U.S. Begins First Cyberoperation Against Russia Aimed at Protecting Elections

By Julian E. Barnes
WASHINGTON — The United States Cyber Command is targeting individual Russian operatives to try to deter them from spreading disinformation to interfere in elections, telling them that American operatives have identified them and are tracking their work, according to officials briefed on the operation. The campaign, which includes missions undertaken in recent days, is the first known overseas cyberoperation to protect American elections, including the November midterms. The operations come as the Justice Department outlined on Friday a campaign of “information warfare” by Russians aimed at influencing the midterm elections, highlighting the broad threat the American government sees from Moscow’s influence campaign.

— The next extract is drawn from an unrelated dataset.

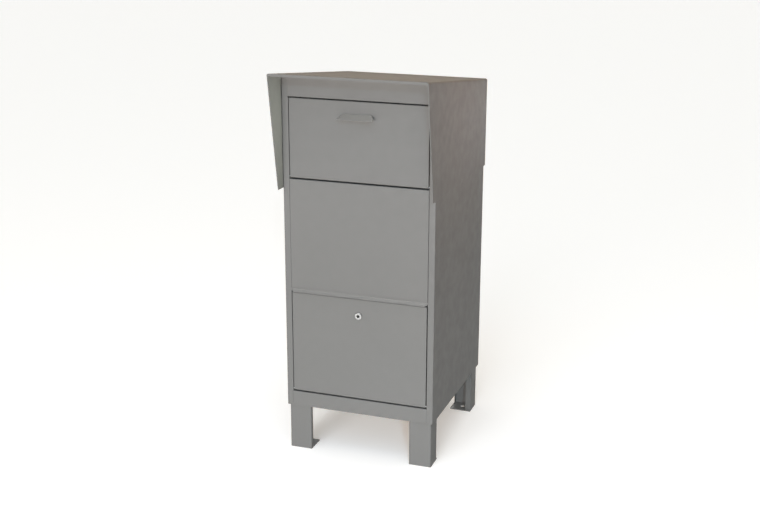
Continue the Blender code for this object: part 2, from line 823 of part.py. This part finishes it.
def lock_housing():
    """Lock body: a flanged head outside the door and a barrel through it."""
    bevel = 0.0012
    profile = [
        (LOCK_BORE, -LOCK_PROUD),
        (LOCK_HEAD - bevel, -LOCK_PROUD),
        (LOCK_HEAD, bevel - LOCK_PROUD),
        (LOCK_HEAD, -CLEAR),
        (LOCK_BARREL, -CLEAR),
        (LOCK_BARREL, LOCK_LENGTH),
        (LOCK_BORE, LOCK_LENGTH),
    ]
    centre = (0, FRONT, LOCK_Z)
    chrome = finish("lock_housing_chrome", (0.75, 0.75, 0.77), 0.15, 1.0)
    return make("lock_housing", lambda shape: add_turned(shape, profile, centre, "Y"), chrome)


def lock_nut():
    """Hex nut that clamps the lock to the door from behind."""
    outline = hexagon((0, LOCK_Z), 0.0130)
    low = FRONT + SHEET + CLEAR
    nut = make(
        "lock_nut", lambda shape: add_prism(shape, outline, "Y", low, low + 0.004), steel("lock_nut")
    )
    radius = LOCK_BARREL + CLEAR
    hole = [(0, -0.01), (radius, -0.01), (radius, 0.02), (0, 0.02)]
    combine(nut, "DIFFERENCE", lambda shape: add_turned(shape, hole, (0, FRONT, LOCK_Z), "Y"))
    return nut


def lock_core():
    """Turning core of the lock, with a round keyway in front and a spigot for the cam behind."""
    front = 0.0005 - LOCK_PROUD
    bevel = 0.0004
    profile = [
        (0, front + KEY_PIN_BACK),
        (KEY_PIN, front + KEY_PIN_BACK),
        (KEY_PIN, front + KEY_DEPTH),
        (KEY_RING, front + KEY_DEPTH),
        (KEY_RING, front),
        (LOCK_CORE - bevel, front),
        (LOCK_CORE, front + bevel),
        (LOCK_CORE, CORE_END),
        (SPIGOT, CORE_END),
        (SPIGOT, SPIGOT_END),
        (0, SPIGOT_END),
    ]
    centre = (0, FRONT, LOCK_Z)
    chrome = finish("lock_core_chrome", (0.7, 0.7, 0.72), 0.2, 1.0)
    core = make("lock_core", lambda shape: add_turned(shape, profile, centre, "Y", 24), chrome)
    notch_top = LOCK_Z + KEY_RING + 0.0007
    notch = (-0.0007, FRONT - 0.0060, notch_top - 0.0017), (0.0007, FRONT + 0.0020, notch_top)
    combine(core, "DIFFERENCE", lambda shape: add_box(shape, *notch))
    return core


def lock_cam():
    """Flat cam that turns up behind the latch rail. It lies level when the lock is open."""
    low = FRONT + CORE_END + CLEAR
    boss = 0.0095
    tip = 0.0070
    outline = arc((0, LOCK_Z), boss, -math.pi / 2, math.pi / 2, 10)
    outline += arc((tip - CAM_REACH, LOCK_Z), tip, math.pi / 2, math.pi * 3 / 2, 8)
    cam = make(
        "lock_cam",
        lambda shape: add_prism(shape, outline, "Y", low, low + CAM_SHEET),
        steel("lock_cam"),
    )
    radius = SPIGOT + CLEAR
    hole = [(0, -0.01), (radius, -0.01), (radius, 0.01), (0, 0.01)]
    combine(cam, "DIFFERENCE", lambda shape: add_turned(shape, hole, (0, low, LOCK_Z), "Y", 20))
    return cam


def cam_screw():
    """Screw that holds the cam on the core's spigot."""
    low = SPIGOT_END + CLEAR
    top = low + 0.0026
    radius = 0.0055
    bevel = 0.0010
    profile = [(0, low), (radius, low), (radius, top - bevel), (radius - bevel, top), (0, top)]
    centre = (0, FRONT, LOCK_Z)
    return make(
        "cam_screw", lambda shape: add_turned(shape, profile, centre, "Y", 24), steel("cam_screw")
    )


# ---- assembly --------------------------------------------------------------------------------


def build_cabinet():
    for side, sign in SIDES.items():
        side_panel(side, sign)
        stop_bracket(side, sign)
        bumper(f"drop_bumper_{side}", sign, HEADER_LOW - 0.0062, 0.0032)
        bumper(f"access_bumper_{side}", sign, ACCESS_TOP - 0.0045, 0.0045)
    header_panel()
    middle_panel()
    drip_lip()
    latch_rail()
    bottom_rail()
    back_panel()
    floor_pan()
    hood()
    hinge_rod("drop_hinge_rod", DROP_AXIS_Z)
    hinge_rod("access_hinge_rod", ACCESS_AXIS_Z)


def build_legs():
    for end in ENDS:
        for side in SIDES:
            leg(end, side)
            foot_plate(end, side)
            leg_bolt(end, side)
            leg_nut(end, side)


def build_drop_door():
    pieces = [door_panel("drop_door_panel", DROP_AXIS_Z, DROP_TOP), door_pull(), hopper_tray()]
    for side, sign in SIDES.items():
        pieces.append(hopper_cheek(side, sign))
        pieces.append(stop_pin(side, sign))
    hang(pieces, "drop_door_axis", (0, AXIS_Y, DROP_AXIS_Z))


def build_access_door():
    panel = door_panel("access_door_panel", ACCESS_AXIS_Z, ACCESS_TOP)
    cut_lock_hole(panel)
    pieces = [panel, lock_housing(), lock_nut()]
    door_axis = hang(pieces, "access_door_axis", (0, AXIS_Y, ACCESS_AXIS_Z))
    core_axis = hang([lock_core(), lock_cam(), cam_screw()], "lock_axis", (0, FRONT, LOCK_Z))
    core_axis.parent = door_axis
    core_axis.location = Vector((0, FRONT, LOCK_Z)) - door_axis.location


def main():
    clear_scene()
    build_cabinet()
    build_legs()
    build_drop_door()
    build_access_door()


main()
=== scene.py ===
import json
import math

import bpy
from mathutils import Matrix, Vector


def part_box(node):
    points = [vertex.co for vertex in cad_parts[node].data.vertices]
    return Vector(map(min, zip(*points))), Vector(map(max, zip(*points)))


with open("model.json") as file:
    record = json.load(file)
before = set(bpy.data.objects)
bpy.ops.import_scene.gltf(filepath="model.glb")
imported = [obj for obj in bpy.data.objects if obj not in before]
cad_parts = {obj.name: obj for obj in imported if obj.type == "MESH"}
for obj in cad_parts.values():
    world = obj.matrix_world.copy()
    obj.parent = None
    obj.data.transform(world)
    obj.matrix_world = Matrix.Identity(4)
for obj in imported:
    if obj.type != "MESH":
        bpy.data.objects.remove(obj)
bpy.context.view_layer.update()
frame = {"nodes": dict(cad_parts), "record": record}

SIDES = ("left", "right")
ENDS = ("front", "rear")

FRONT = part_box("middle_panel")[0].y  # the cabinet's front face

# Camera, from the front face's foot on the middle line: metres, radians and a lens in millimetres
CAMERA_PLACE = Vector((1.3277, -3.5477, 1.8335))
CAMERA_YAW = 0.3399
CAMERA_PITCH = -0.2987
CAMERA_ROLL = 0.0022
CAMERA_LENS = 59.07
CAMERA_REACH = 200.0

# Suns: azimuth, height and softness in degrees, and the light each gives (R, G, B)
SUNS = {
    "key_light": (23, 20.5, 4, (0.20, 0.29, 0.36)),
    "front_top_light": (8, 48, 50, (0.24, 0.30, 0.36)),
    "top_light": (0, 90, 60, (0.45, 0.43, 0.395)),
}
# Softboxes: place, aim, width, height, spread in degrees, and power in watts (R, G, B)
SOFTBOXES = {
    "front_light": ((0, -4.2, 0.72), (0, 0, 0.72), 2.4, 1.8, 120, (110, 107, 108)),
    "side_light": ((1.15, 0.05, 1.60), (0.257, 0.05, 1.20), 0.5, 0.5, 80, (1.14, 0.55, 0.21)),
    "low_light": ((0.40, -2.30, 0.30), (0.10, -0.23, 0.10), 1.0, 0.3, 30, (0.26, 0.32, 0.36)),
    "roof_light": ((0, 0, 3.2), (0, 0, 1.24), 0.5, 0.5, 90, (15.4, 12.9, 10.5)),
    "hood_fill": ((0.18, -0.29, 1.10), (-0.25, -0.29, 1.10), 0.06, 0.30, 130, (1.66, 1.77, 1.62)),
    "foot_fill": ((1.2, -2.2, 1.6), (0, 0, 0), 0.6, 0.6, 120, (24, 24, 24)),
    "pull_fill": ((1.3, -1.5, 2.2), (0, -0.25, 1.14), 0.3, 0.3, 90, (22, 22, 22)),
    "lip_fill": ((0.3, -1.2, 1.6), (0, -0.24, 0.56), 0.3, 0.3, 90, (3.3, 3.2, 3.2)),
    "rear_light": ((-0.6, 4.2, 0.35), (0, 0.3, 0.7), 2.4, 0.5, 120, (80, 80, 80)),
    "left_light": ((-3.6, 0.2, 0.65), (-0.25, 0, 0.8), 1.8, 1.0, 120, (28, 28, 28)),
}
FEET = [f"foot_plate_{end}_{side}" for end in ENDS for side in SIDES]

# Lamps that light only the nodes listed
RECEIVERS = {
    "roof_light": ["hood"],
    "hood_fill": ["hood"],
    "foot_fill": FEET,
    "pull_fill": ["door_pull"],
    "lip_fill": ["drip_lip"],
    "rear_light": list(frame["nodes"]),
    "left_light": list(frame["nodes"]),
}
# Lamps whose light only the nodes listed can block
BLOCKERS = {"foot_fill": FEET}

SKY = (0.10, 0.10, 0.10)

# Studio paper: a square floor, and a ring round it for the backdrop, in metres
PAPER_ROUGHNESS = 0.9
FLOOR_COLOUR = (0.87, 0.87, 0.87)
FLOOR_DRIFT = (0.995, 1.005)  # factors on the colour, from patch to patch
FLOOR_GLOW = (0.27, 0.22, 0.17)
FLOOR_REACH = 60.0
BACKDROP_REACH = 50.0
BACKDROP_LOW = -1.0
BACKDROP_TOP = 20.0
BACKDROP_SIDES = 64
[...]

Defense officials would not say how many individuals they were targeting, and they would not describe the methods that Cyber Command has used to send the direct messages to the operatives behind the influence campaigns. It is not clear if the information was delivered in an email, a chat or some other electronic intervention.

Senior defense officials said they were not directly threatening the operatives. Still, former officials said anyone singled out would know, based on the United States government’s actions against other Russian operatives, that they could be indicted or targeted with sanctions. Even the unstated threat of sanctions could help deter some Russians from participating in covert disinformation campaigns, said Andrea Kendall-Taylor, a former intelligence official now with the Center for a New American Security.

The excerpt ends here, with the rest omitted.